Object data in JSON =
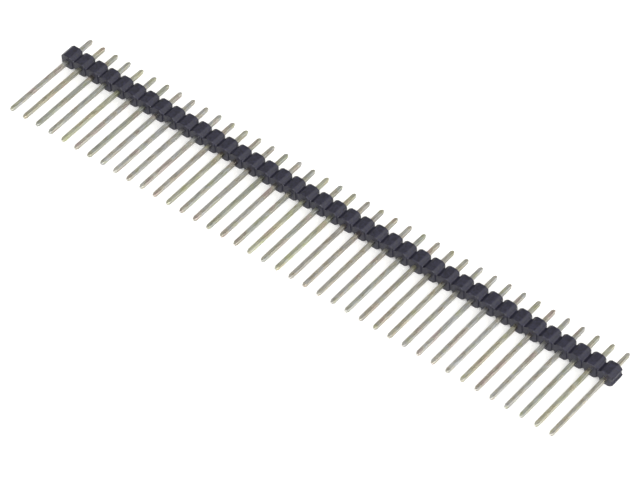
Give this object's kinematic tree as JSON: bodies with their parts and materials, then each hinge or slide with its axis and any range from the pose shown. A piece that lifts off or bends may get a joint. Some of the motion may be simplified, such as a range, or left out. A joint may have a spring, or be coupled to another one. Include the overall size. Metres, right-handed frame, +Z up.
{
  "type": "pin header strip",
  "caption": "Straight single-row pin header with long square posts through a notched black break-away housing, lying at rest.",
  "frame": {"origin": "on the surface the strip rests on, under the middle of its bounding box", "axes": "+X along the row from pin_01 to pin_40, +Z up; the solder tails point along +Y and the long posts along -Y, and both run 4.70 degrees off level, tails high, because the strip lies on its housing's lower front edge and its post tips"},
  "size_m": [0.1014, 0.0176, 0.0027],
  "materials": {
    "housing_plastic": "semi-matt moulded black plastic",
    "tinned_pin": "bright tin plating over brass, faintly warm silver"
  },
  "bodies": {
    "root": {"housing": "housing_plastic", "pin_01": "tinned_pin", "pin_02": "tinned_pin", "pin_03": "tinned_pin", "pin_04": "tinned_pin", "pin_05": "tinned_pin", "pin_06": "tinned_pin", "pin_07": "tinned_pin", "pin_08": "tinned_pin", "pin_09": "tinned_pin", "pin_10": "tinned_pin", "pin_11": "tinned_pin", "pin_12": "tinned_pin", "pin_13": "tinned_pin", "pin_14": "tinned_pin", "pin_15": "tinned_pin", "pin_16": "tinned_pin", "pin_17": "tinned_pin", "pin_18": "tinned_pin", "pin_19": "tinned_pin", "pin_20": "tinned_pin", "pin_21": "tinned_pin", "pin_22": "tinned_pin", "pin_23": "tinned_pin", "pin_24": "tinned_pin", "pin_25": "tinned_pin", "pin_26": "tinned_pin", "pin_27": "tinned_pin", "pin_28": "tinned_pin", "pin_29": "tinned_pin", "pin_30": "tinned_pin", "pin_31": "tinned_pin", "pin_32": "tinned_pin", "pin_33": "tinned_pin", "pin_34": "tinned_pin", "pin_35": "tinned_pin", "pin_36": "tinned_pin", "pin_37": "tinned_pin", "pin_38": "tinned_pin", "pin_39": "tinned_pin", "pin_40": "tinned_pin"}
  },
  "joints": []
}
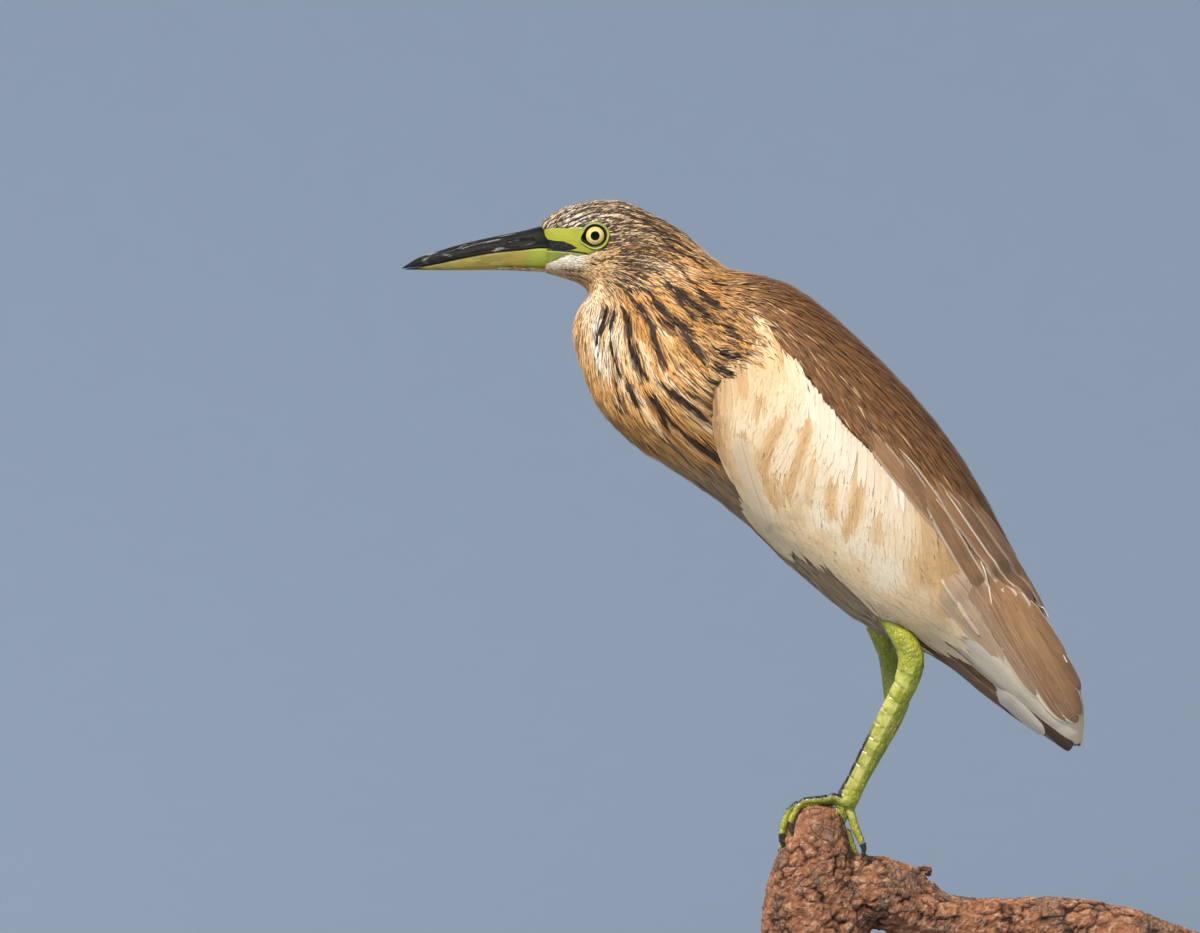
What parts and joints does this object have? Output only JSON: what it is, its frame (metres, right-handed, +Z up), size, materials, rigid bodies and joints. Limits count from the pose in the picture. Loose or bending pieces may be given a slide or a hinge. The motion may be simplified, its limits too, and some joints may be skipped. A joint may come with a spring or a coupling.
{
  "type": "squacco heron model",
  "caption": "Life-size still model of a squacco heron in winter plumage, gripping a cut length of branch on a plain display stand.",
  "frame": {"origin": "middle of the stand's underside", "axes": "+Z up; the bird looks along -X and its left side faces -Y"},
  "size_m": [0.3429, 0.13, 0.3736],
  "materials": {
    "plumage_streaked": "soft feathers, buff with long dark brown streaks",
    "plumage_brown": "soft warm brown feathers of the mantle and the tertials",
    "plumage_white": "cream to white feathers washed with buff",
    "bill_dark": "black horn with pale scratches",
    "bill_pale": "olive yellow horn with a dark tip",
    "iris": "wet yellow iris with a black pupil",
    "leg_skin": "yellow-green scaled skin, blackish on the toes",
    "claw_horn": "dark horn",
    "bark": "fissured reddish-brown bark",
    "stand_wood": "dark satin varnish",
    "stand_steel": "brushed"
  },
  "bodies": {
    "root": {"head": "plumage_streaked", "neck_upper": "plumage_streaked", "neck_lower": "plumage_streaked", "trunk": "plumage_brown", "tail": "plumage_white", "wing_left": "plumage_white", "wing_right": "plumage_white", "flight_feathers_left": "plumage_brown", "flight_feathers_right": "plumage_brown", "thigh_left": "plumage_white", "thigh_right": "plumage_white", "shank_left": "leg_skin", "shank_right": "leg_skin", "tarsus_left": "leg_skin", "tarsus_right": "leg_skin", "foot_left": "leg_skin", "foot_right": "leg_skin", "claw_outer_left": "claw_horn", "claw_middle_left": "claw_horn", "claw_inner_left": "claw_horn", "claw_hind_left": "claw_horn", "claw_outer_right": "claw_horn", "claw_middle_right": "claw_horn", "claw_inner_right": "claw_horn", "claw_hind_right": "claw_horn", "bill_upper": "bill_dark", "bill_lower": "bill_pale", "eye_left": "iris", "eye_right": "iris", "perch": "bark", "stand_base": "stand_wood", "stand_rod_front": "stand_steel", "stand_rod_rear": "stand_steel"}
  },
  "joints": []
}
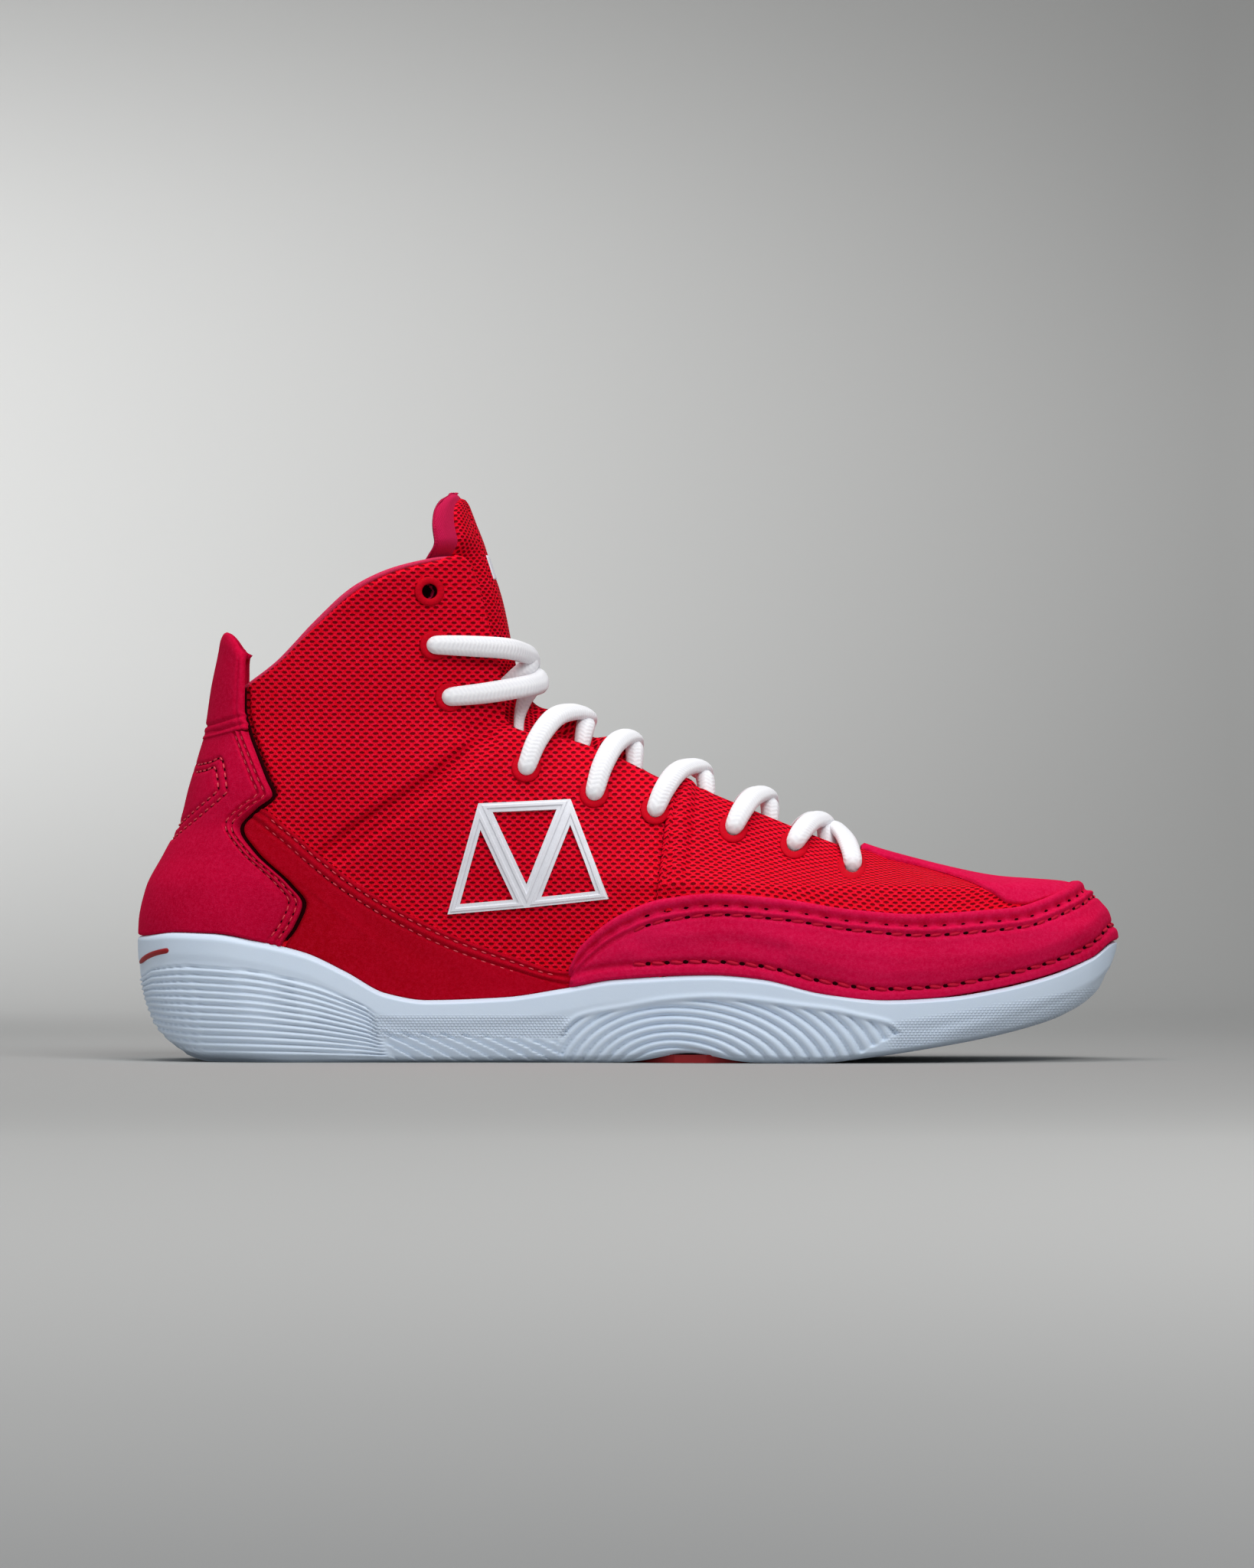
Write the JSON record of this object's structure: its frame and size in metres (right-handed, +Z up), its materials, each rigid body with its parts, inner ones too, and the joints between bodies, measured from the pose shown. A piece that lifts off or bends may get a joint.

EXERCISE DESCRIPTION = Copy every line of the records word for word.

OUTPUT FOR THIS TASK =
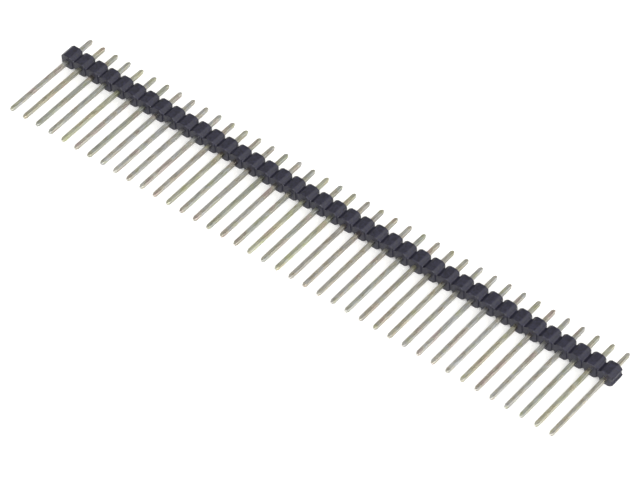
Give this object's kinematic tree as JSON: bodies with their parts and materials, then each hinge or slide with its axis and any range from the pose shown. A piece that lifts off or bends may get a joint. Some of the motion may be simplified, such as a range, or left out. A joint may have a spring, or be coupled to another one. Include the overall size. Metres, right-handed frame, +Z up.
{
  "type": "pin header strip",
  "caption": "Straight single-row pin header with long square posts through a notched black break-away housing, lying at rest.",
  "frame": {"origin": "on the surface the strip rests on, under the middle of its bounding box", "axes": "+X along the row from pin_01 to pin_40, +Z up; the solder tails point along +Y and the long posts along -Y, and both run 4.70 degrees off level, tails high, because the strip lies on its housing's lower front edge and its post tips"},
  "size_m": [0.1014, 0.0176, 0.0027],
  "materials": {
    "housing_plastic": "semi-matt moulded black plastic",
    "tinned_pin": "bright tin plating over brass, faintly warm silver"
  },
  "bodies": {
    "root": {"housing": "housing_plastic", "pin_01": "tinned_pin", "pin_02": "tinned_pin", "pin_03": "tinned_pin", "pin_04": "tinned_pin", "pin_05": "tinned_pin", "pin_06": "tinned_pin", "pin_07": "tinned_pin", "pin_08": "tinned_pin", "pin_09": "tinned_pin", "pin_10": "tinned_pin", "pin_11": "tinned_pin", "pin_12": "tinned_pin", "pin_13": "tinned_pin", "pin_14": "tinned_pin", "pin_15": "tinned_pin", "pin_16": "tinned_pin", "pin_17": "tinned_pin", "pin_18": "tinned_pin", "pin_19": "tinned_pin", "pin_20": "tinned_pin", "pin_21": "tinned_pin", "pin_22": "tinned_pin", "pin_23": "tinned_pin", "pin_24": "tinned_pin", "pin_25": "tinned_pin", "pin_26": "tinned_pin", "pin_27": "tinned_pin", "pin_28": "tinned_pin", "pin_29": "tinned_pin", "pin_30": "tinned_pin", "pin_31": "tinned_pin", "pin_32": "tinned_pin", "pin_33": "tinned_pin", "pin_34": "tinned_pin", "pin_35": "tinned_pin", "pin_36": "tinned_pin", "pin_37": "tinned_pin", "pin_38": "tinned_pin", "pin_39": "tinned_pin", "pin_40": "tinned_pin"}
  },
  "joints": []
}
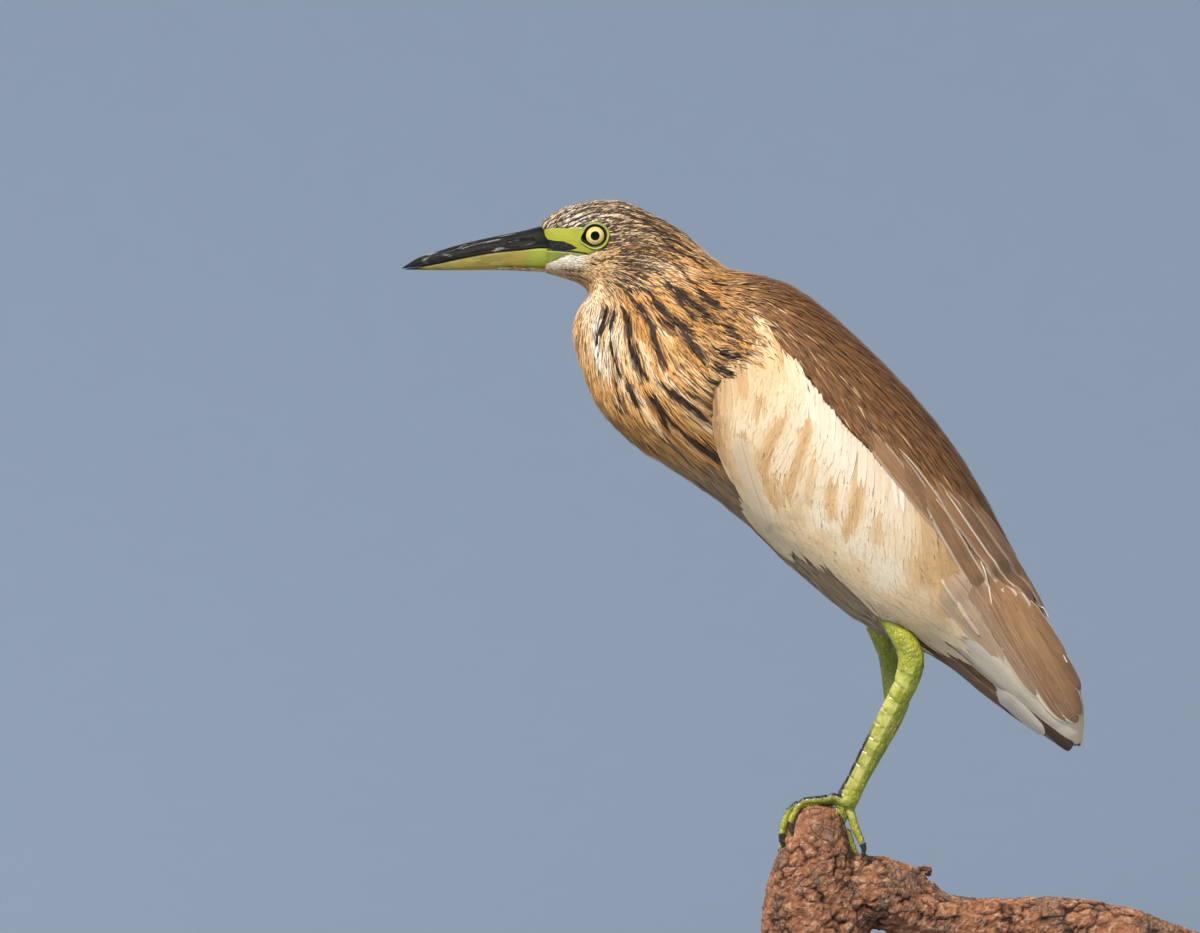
What parts and joints does this object have? Output only JSON: what it is, its frame (metres, right-handed, +Z up), size, materials, rigid bodies and joints. Limits count from the pose in the picture. Loose or bending pieces may be given a slide or a hinge. The motion may be simplified, its limits too, and some joints may be skipped. A joint may come with a spring or a coupling.
{
  "type": "squacco heron model",
  "caption": "Life-size still model of a squacco heron in winter plumage, gripping a cut length of branch on a plain display stand.",
  "frame": {"origin": "middle of the stand's underside", "axes": "+Z up; the bird looks along -X and its left side faces -Y"},
  "size_m": [0.3429, 0.13, 0.3736],
  "materials": {
    "plumage_streaked": "soft feathers, buff with long dark brown streaks",
    "plumage_brown": "soft warm brown feathers of the mantle and the tertials",
    "plumage_white": "cream to white feathers washed with buff",
    "bill_dark": "black horn with pale scratches",
    "bill_pale": "olive yellow horn with a dark tip",
    "iris": "wet yellow iris with a black pupil",
    "leg_skin": "yellow-green scaled skin, blackish on the toes",
    "claw_horn": "dark horn",
    "bark": "fissured reddish-brown bark",
    "stand_wood": "dark satin varnish",
    "stand_steel": "brushed"
  },
  "bodies": {
    "root": {"head": "plumage_streaked", "neck_upper": "plumage_streaked", "neck_lower": "plumage_streaked", "trunk": "plumage_brown", "tail": "plumage_white", "wing_left": "plumage_white", "wing_right": "plumage_white", "flight_feathers_left": "plumage_brown", "flight_feathers_right": "plumage_brown", "thigh_left": "plumage_white", "thigh_right": "plumage_white", "shank_left": "leg_skin", "shank_right": "leg_skin", "tarsus_left": "leg_skin", "tarsus_right": "leg_skin", "foot_left": "leg_skin", "foot_right": "leg_skin", "claw_outer_left": "claw_horn", "claw_middle_left": "claw_horn", "claw_inner_left": "claw_horn", "claw_hind_left": "claw_horn", "claw_outer_right": "claw_horn", "claw_middle_right": "claw_horn", "claw_inner_right": "claw_horn", "claw_hind_right": "claw_horn", "bill_upper": "bill_dark", "bill_lower": "bill_pale", "eye_left": "iris", "eye_right": "iris", "perch": "bark", "stand_base": "stand_wood", "stand_rod_front": "stand_steel", "stand_rod_rear": "stand_steel"}
  },
  "joints": []
}
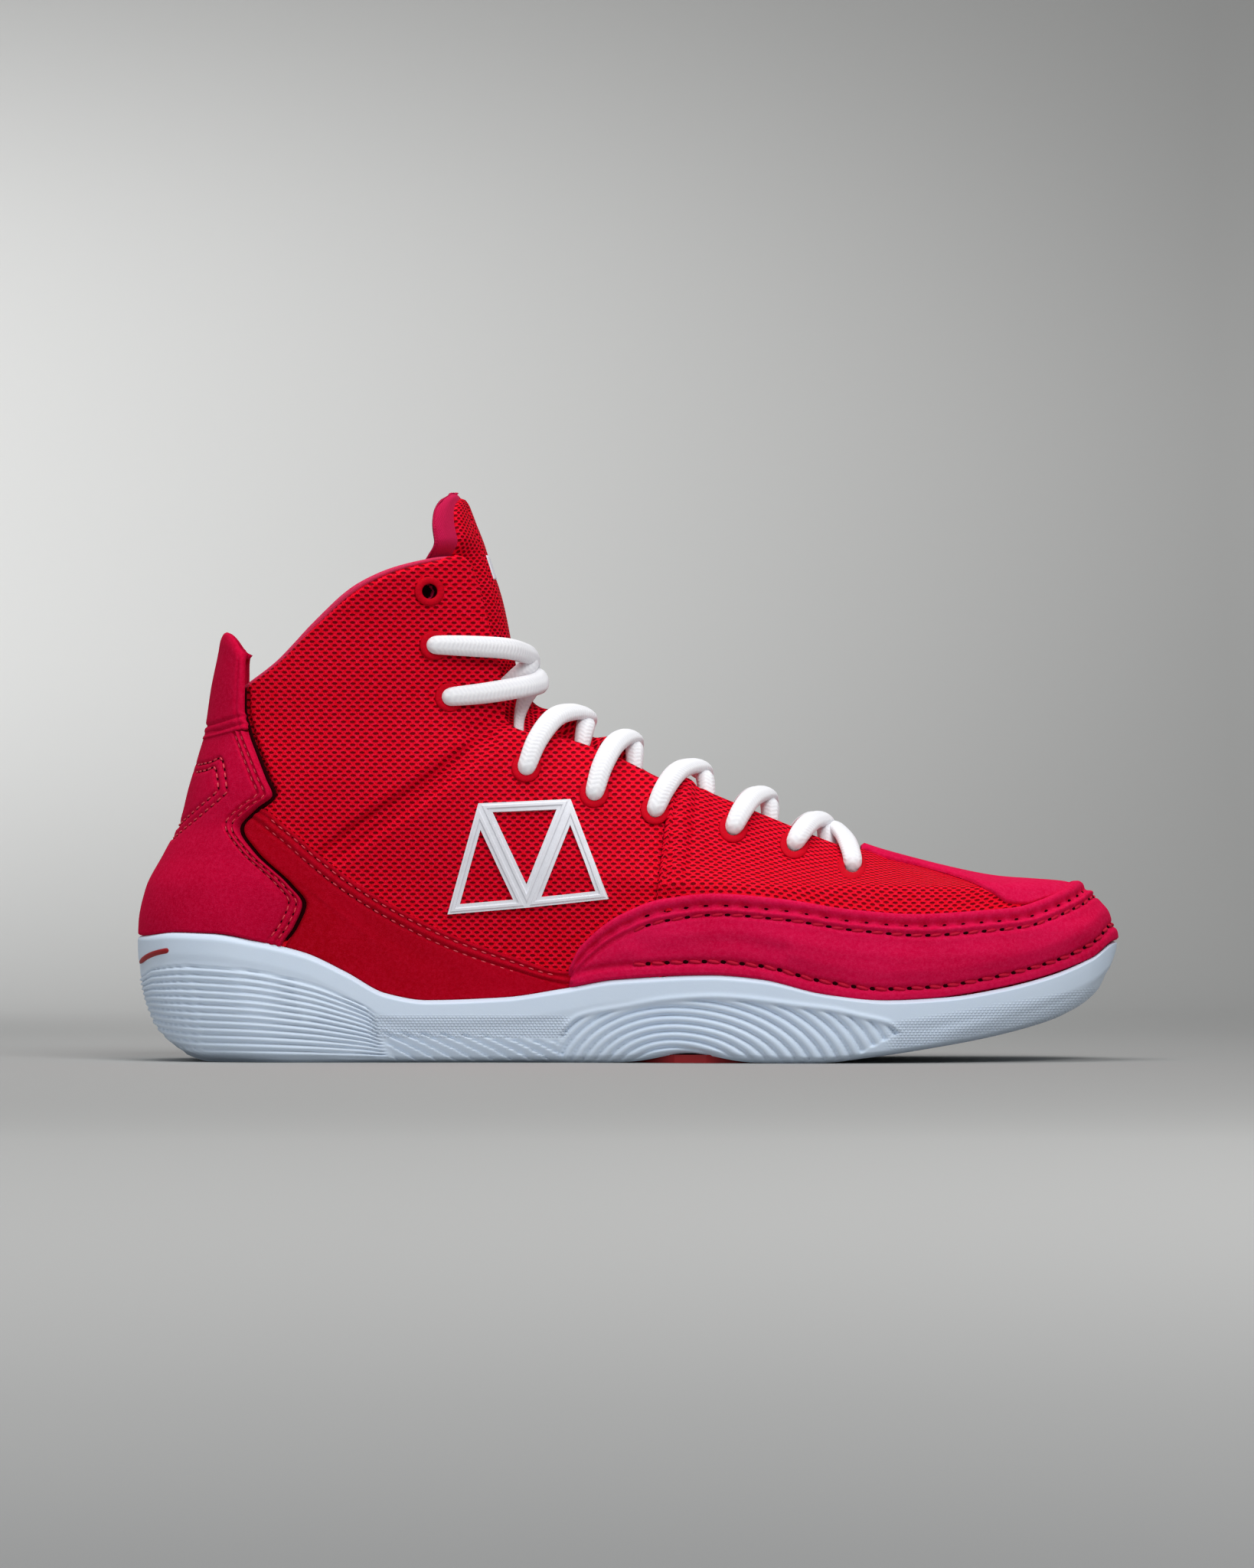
Write the JSON record of this object's structure: its frame and size in metres (right-handed, +Z up), its materials, each rigid body with its parts, inner ones too, and the joints between bodies, measured from the pose shown. A piece that lifts off or bends may get a joint.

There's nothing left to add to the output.